If a client in Denmark needs a WordPress fix, an API integration, a Laravel adjustment, or technical SEO cleanup, they should not care whether the work is done from Denmark, Bangkok, or somewhere else. They should care that the work is scoped, implemented, tested, and communicated properly.

Time zones are manageable if the process is clear

Thailand is ahead of Denmark and much of Europe. That can be useful if work is planned well. Tasks can be completed before the European workday begins, and reviews can happen asynchronously.

It becomes a problem when everything depends on urgent meetings, undocumented decisions, or unclear ownership.

For remote development work, the best pattern is:

  1. Agree on the task in writing.
  2. Do the implementation.
  3. Document what changed.
  4. Share the result for review.
  5. Handle feedback in the next working window.

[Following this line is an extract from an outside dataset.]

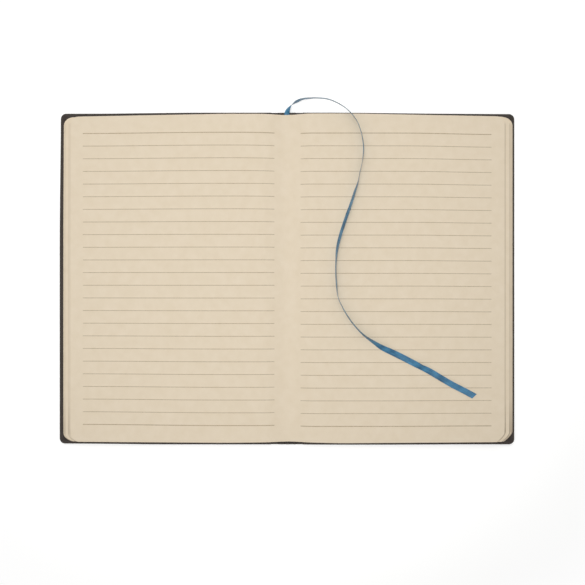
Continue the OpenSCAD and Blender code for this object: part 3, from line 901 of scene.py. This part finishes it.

This is slower than interrupt-driven work, but it is usually cleaner.

Thailand as a real business context

Thailand is not only a lifestyle keyword for me. I have worked on Thailand-related web projects for years, including early villa rental websites, rental operations systems, and my current Bangkok city guide project.

Those cases matter because they connect location with actual technical work:

  • Thailand-villas.com was early PHP booking-engine and SEO work around villa rentals.
  • klik.villas focused on villa rental operations, economy, and channel integrations.
  • WhyBangkok.com is a current Astro-based city guide platform for Bangkok.

That kind of background is more useful than pretending to be local everywhere. If you want to rank for Thailand-related work, there should be real experience behind the page.

Digital nomad work still needs boring stability

The visible part of digital nomad life is the location. The useful part is the system behind it.

For technical work, that system includes clients, contracts, communication, code, deployments, documentation, backups, and realistic legal planning. Thailand can be a good base, but only when the work is already stable enough to travel.

If the goal is long-term freedom, the first job is not to move. It is to build work that can be trusted when you are not in the same room.